3D Touch Is the Future of Apple User Interaction

While a few Apple products and competing smartphones have featured forms of force feedback before, make no mistake: Apple throwing the weight of the iPhone behind this emerging form of interaction is a big deal. It’s “unlike any experience you’ve ever seen in an iPhone,” said Schiller, also calling it “profound and new.”


What You’ll See and Feel

Here’s what we know about this new feature from the user’s perspective. 3D Touch adds two new distinct levels of interaction to your fingers. There’s a “peek” and a “pop,” each of which will activate discrete modes of functionality. The peek is the one you’ll probably use the most. It opens up a preview-style window into whatever you’re touching, be it a link to a website or a map. Pop lets you actually go to that content. Together, the idea is to make the way you interact with your phone far simpler and far faster, cutting away excess taps.

The first use case Craig Federighi gave us was the email inbox. You can “peek” at an email to see the content, but if you press deeper—a “pop”—to really open it. Peek will also open up content like Safari pages and flight information, right within the “peek.”

Another example: Within Maps, you can use peeks and pops to drop pins, grab directions, and other direct routes to functionality within the app.

Third party app developers will be able to leverage 3D Touch too. Instagram, one example onstage today, lets you “peek” at a photo in your Explore tab without fully opening them, or pop into the full post. Each of these interactions will be accompanied by haptic feedback—little vibrations that let you know what you’re doing on the screen.

What’s Inside


Having secondary and tertiary forms of touch on such a small screen is a risk—it could easily confuse some users, and if it isn’t consistent, it could be a massive headache for everyone. That’s why the hardware matters so much.

First the glass screen, which like all screens, bends and deforms on a microscopic level when you tap it. According to Jony Ive, the system interprets the force of your fingers by measuring the distance between the glass and the phone’s backlight, using a layer of capacitive sensors that are embedded against the backlight of the phone itself. When you press the screen, the super-sensitive capacitors can actually measure the “microscopic” change in distance between the glass and the backlight.

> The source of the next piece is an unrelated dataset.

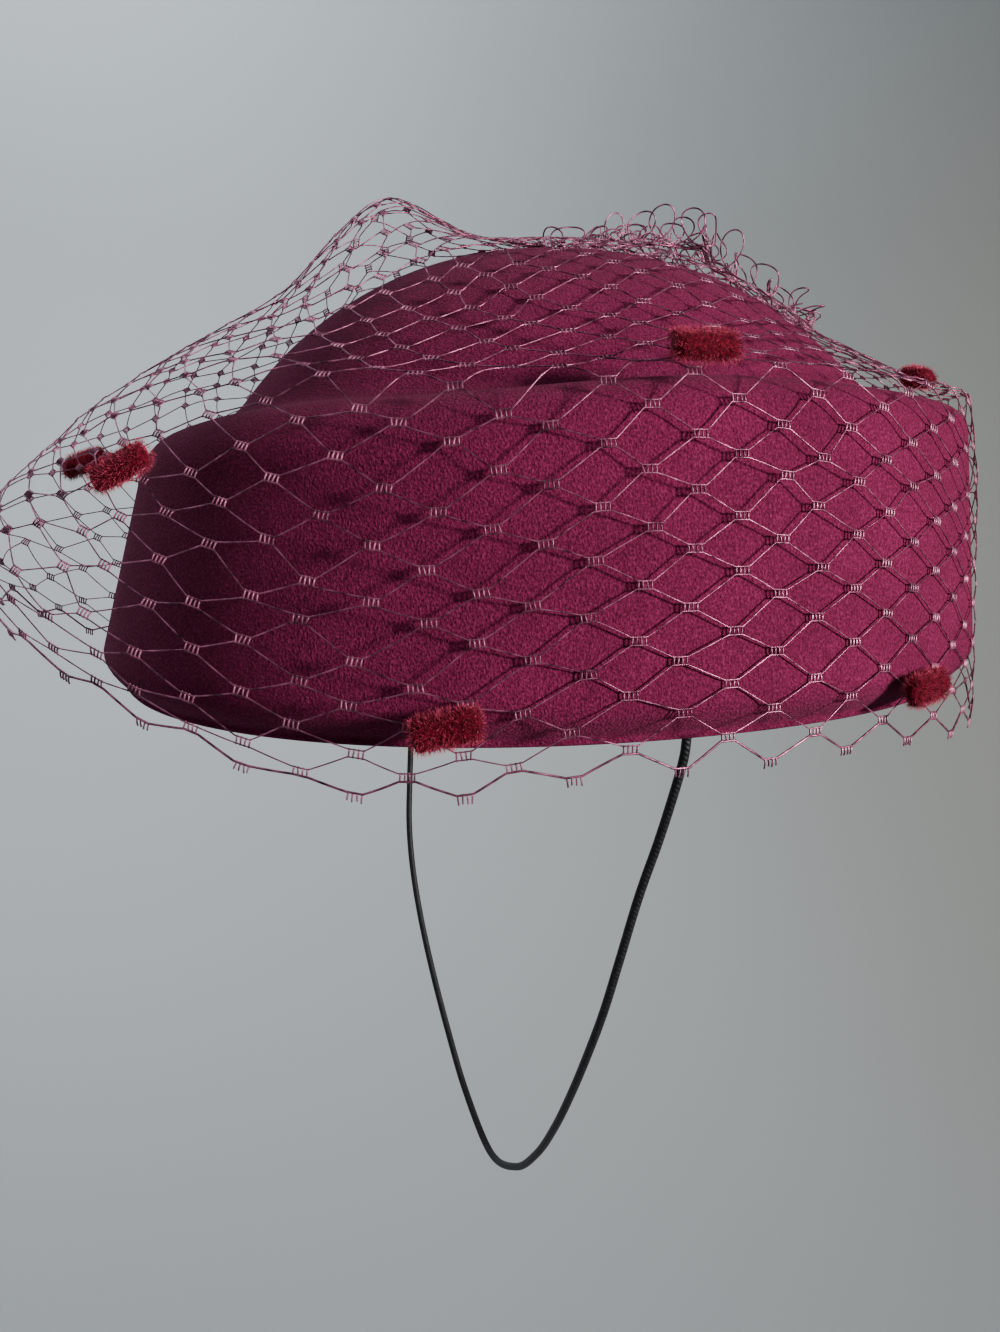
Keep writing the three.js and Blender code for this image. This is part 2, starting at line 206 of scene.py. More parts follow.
class Shader:
    """A node material that is put together one node at a time."""

    def __init__(self, name: str) -> None:
        """Start a material with its output and its main shader.

        Args:
            name: Name of the material.
        """
        self.material = bpy.data.materials.new(name)
        self.material.use_nodes = True
        self.tree = self.material.node_tree
        self.main = self.tree.nodes["Principled BSDF"]

    def add(
        self, kind: str, inputs: dict[str, Socket | float | Point] | None = None, **settings: str
    ) -> bpy.types.Node:
        """Add a node.

        Args:
            kind: Type of the node.
            inputs: Values or sockets for its inputs, by name.
            settings: Properties of the node.

        Returns:
            The new node.
        """
        node = self.tree.nodes.new(kind)
        for name, value in settings.items():
            setattr(node, name, value)
        for name, value in (inputs or {}).items():
            if isinstance(value, Socket):
                self.tree.links.new(value, node.inputs[name])
            else:
                node.inputs[name].default_value = value
        return node

    def coordinates(self, output: str = "Object") -> Socket:
        """Socket of the texture coordinates."""
        return self.add("ShaderNodeTexCoord").outputs[output]

    def noise(self, scale: float, detail: float, vector: Socket) -> Socket:
        """Socket of a noise pattern, with its scale in cycles a metre."""
        node = self.add("ShaderNodeTexNoise", {"Vector": vector, "Scale": scale, "Detail": detail})
        return node.outputs["Fac"]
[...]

So 3D Touch is basically just measuring how much your taps (whether hard, enraged, my-flight-just-got-cancelled taps or calm, slight, I-just-woke-up-and-am-browsing-Instagram taps) are displacing your phone’s screen.

Now for the hardware that provides the feedback.

Those buzzes come from an embedded haptic actuator—or as Apple has rebranded it, the “Taptic Engine”—which is similar to the one that provides vibrations in the Apple Watch. This is essentially just a linear actuator, which creates a single buzz with each firing, but this one is very, very fine-grained. Ive says that it only requires a single oscillation to reach full power, compared to the ten oscillations that your current phone probably needs to produce a vibration.

Translation: This engine can provide force feedback very, very quickly—and stop it just as fast.

Together, both of those hardware features are meant to create a more deft form of user interaction using haptic feedback. When you peek, your finger will get a response buzz of 10 milliseconds. A longer look will gain you 15 millisecond buzz. Presumably, over time, those haptic responses will get more varied and diverse. Theoretically, a finer actuator could be programmed to provide customized and detailed responses—likewise, we may see the capacitor layer of the 6S get more sensitive and provide even more new levels of touch interaction.

And that’s why Apple using haptic feedback matters: More than anything else, this company is a heavyweight of hardware design. The smallest details of these new nuts and bolts inside your device, which you’ll never actually see, have been refined and refined again in a way that most companies can’t afford. Those tiny hardware details matter. Apple wasn’t first with haptic, but with its hardware and manufacturing expertise, it’s trying to be the best.